Thousands of protesters yesterday demonstrated in Bangkok against the government of former coup leader and Thai Prime Minister Prayuth Chan-ocha, with many also demanding reforms to the powerful monarchy.
“Down with feudalism, long live the people,” was one of the chants.
Protests have been building since mid-July to call for the removal of the government, a new constitution and elections.

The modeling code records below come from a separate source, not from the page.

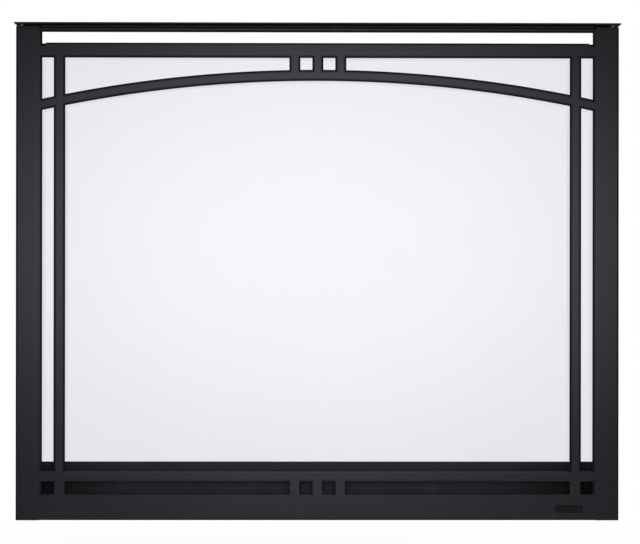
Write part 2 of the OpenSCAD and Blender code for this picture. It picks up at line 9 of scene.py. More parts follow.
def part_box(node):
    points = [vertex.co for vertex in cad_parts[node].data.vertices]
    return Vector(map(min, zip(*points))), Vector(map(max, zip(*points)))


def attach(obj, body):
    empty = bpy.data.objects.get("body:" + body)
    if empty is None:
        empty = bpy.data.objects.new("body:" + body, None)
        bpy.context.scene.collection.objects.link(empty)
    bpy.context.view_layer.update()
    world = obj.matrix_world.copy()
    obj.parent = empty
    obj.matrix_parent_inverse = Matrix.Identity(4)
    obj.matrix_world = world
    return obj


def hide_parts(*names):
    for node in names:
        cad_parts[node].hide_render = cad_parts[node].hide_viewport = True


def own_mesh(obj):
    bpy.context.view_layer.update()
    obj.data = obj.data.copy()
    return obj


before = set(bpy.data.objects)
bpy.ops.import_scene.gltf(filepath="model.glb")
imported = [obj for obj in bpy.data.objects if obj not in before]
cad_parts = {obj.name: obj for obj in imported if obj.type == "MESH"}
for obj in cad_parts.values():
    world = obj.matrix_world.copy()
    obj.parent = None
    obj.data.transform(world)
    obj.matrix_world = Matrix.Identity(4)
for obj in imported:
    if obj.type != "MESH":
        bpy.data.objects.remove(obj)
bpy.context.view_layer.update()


# ----------------------------------------------------------------------------------------
# Jambs of the fixed frame: two folded angles of 2 mm sheet in heat-proof black paint.
# Each is screwed to the firebox through two holes in its flange, and its web closes the
# gap behind the stile.
# ----------------------------------------------------------------------------------------
class Tint:
    """A value, a colour or a place inside a material's nodes.

    +, - and * on a value, from either side, add Math nodes. node() adds any other kind."""

    def __init__(self, tree, socket=None):
        self.tree = tree
        self.socket = socket

    def node(self, kind, values, settings=None, out=0):
        """A node of that kind: its settings first, then its sockets' values or links. out
        is the name or the number of the socket that it gives."""
        new = self.tree.nodes.new(kind)
        for name, value in (settings or {}).items():
            setattr(new, name, value)
        for place, value in values.items():
            if isinstance(value, Tint):
                self.tree.links.new(value.socket, new.inputs[place])
            else:
                new.inputs[place].default_value = value
        return Tint(self.tree, new.outputs[out] if len(new.outputs) else None)

    def maths(self, operation, first, second=0.0):
        """That operation on one value or two."""
        return self.node("ShaderNodeMath", {0: first, 1: second}, {"operation": operation})

    def __add__(self, other):
        return self.maths("ADD", self, other)

    def __sub__(self, other):
        return self.maths("SUBTRACT", self, other)

    def __mul__(self, other):
        return self.maths("MULTIPLY", self, other)

    def __radd__(self, other):
        return self.maths("ADD", other, self)

    def __rsub__(self, other):
        return self.maths("SUBTRACT", other, self)

    def __rmul__(self, other):
        return self.maths("MULTIPLY", other, self)

    def part(self, axis):
        """One of a place's three numbers: its X, Y or Z."""
        return self.node("ShaderNodeSeparateXYZ", {0: self}, None, axis)

    def stretched(self, *scale):
        """The place with each axis scaled, so that a pattern on it is drawn out."""
        return self.node("ShaderNodeMapping", {"Vector": self, "Scale": scale})

    def ray(self, kind):
        """1 for light that comes that way, such as Camera or Glossy, and 0 for any other."""
        return self.node("ShaderNodeLightPath", {}, None, f"Is {kind} Ray")

    def noise(self, scale, detail=3.0, rough=0.55):
        """Smooth noise from 0 to 1, with so many features to the metre."""
        values = {"Vector": self, "Scale": scale, "Detail": detail, "Roughness": rough}
        return self.node("ShaderNodeTexNoise", values)

    def between(self, low, high):
        """0 below low, 1 above high, and a smooth step from one to the other."""
        values = {"Value": self, "From Min": low, "From Max": high}
        return self.node("ShaderNodeMapRange", values, {"interpolation_type": "SMOOTHSTEP"})

    def blend(self, first, second):
        """The first colour where this mask is 0 and the second where it is 1."""
        colours = {0: self, 6: first, 7: second}
        return self.node("ShaderNodeMix", colours, {"data_type": "RGBA"}, 2)


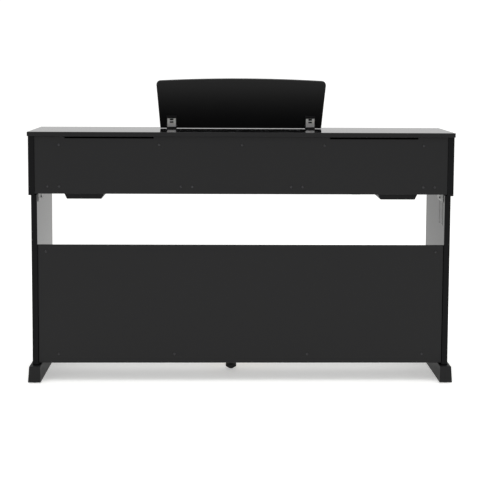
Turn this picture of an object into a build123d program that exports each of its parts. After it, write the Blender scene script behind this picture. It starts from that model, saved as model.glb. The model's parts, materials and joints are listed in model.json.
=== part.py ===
from build123d import *
import math
import os

# Console digital piano with 88 keys on a panel stand. Millimetres, +Z up.
# The player sits on the -Y side; +X is the player's right. The origin is on the
# floor, below the middle of the whole piano.

# ---- driving dimensions ----
TOP_WIDTH = 1360.0          # top board, side to side
TOP_HEIGHT = 811.0          # floor to the upper face of the top board
TOP_THICK = 14.0
REAR = 210.0                # rear edge of the top board and of the feet
FRONT = -210.0              # front ends of the cabinet sides
TOP_FRONT = -55.0           # front edge of the top board

CABINET_HALF = 677.3        # outer faces of the cabinet sides
BOARD = 19.0                # thickness of the cabinet sides and the leg panels
CABINET_LOW = 609.0         # lower edge of the cabinet sides
ARM_TOP = 752.0             # cabinet sides beside the keys
BED_LOW = 613.5             # underside of the keybed
BED_THICK = 15.0
REAR_PANEL_BACK = 204.0
REAR_PANEL_THICK = 12.0
FIT = 0.3                   # gap between a panel and the side that it stands against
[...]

They have also broken a long-standing taboo by criticizing the monarchy of Thai King Maha Vajiralongkorn.
Photo: AP
Police said that at least 5,000 people had gathered at the campus of Thammasat University, long seen as a hotbed of opposition to the military and royalist establishment, and that scene of a massacre of protesters in 1976.
Under light rain, protesters spilled onto Sanam Luang, a public space opposite the Grand Palace where state ceremonies are traditionally held.
“Today the people will demand back their power,” Arnon Nampa, a human rights lawyer who has emerged as a leading figure in the protest movement, wrote on Twitter.
Yesterday was is the anniversary of the coup against populist then-Thai prime minister Thaksin Shinawatra in 2006. Among the protesters were many of his Red Shirt followers, veterans of clashes a decade ago with the pro-establishment Yellow Shirts.
“I’m here to fight for the future of my children and grandchildren. I hope that by the time I die, they will become free,” said 68-year-old Tasawan Suebthai, a Red Shirt with amulets round her neck to ward off bullets.
So far the protests have been peaceful. The biggest to date drew more than 10,000 people last month, but organizers expect more this time.
Thai politics has for years been marked by challenges to the royalist and military establishment by politicians backed by poor urban and rural voters, and more recently by the student protesters.
The military, which proclaims itself the defender of the country’s core institutions, in particular the monarchy, has stepped in to overthrow civilian governments numerous times, most recently in 2014, citing the need to maintain stability.
Prayuth has said the government would allow protests as a form of free speech, but that demands for reform of the monarchy were not acceptable.
“We are fighting to put the monarchy in the right place, not to abolish it,” one protest leader, Panupong “Mike” Jadnok, told the crowd.
A 20-year-old student, who gave her name only as Waan for fear of reprisals, said that it was time to reform the monarchy.
“It’s a problem that’s been swept under the rug for so long. This must end right here,” she said.
Protesters demand the scrapping of a lese majeste law against criticism of the monarchy. They also seek to reduce the king’s constitutional powers and his control over the palace fortune and units of the army.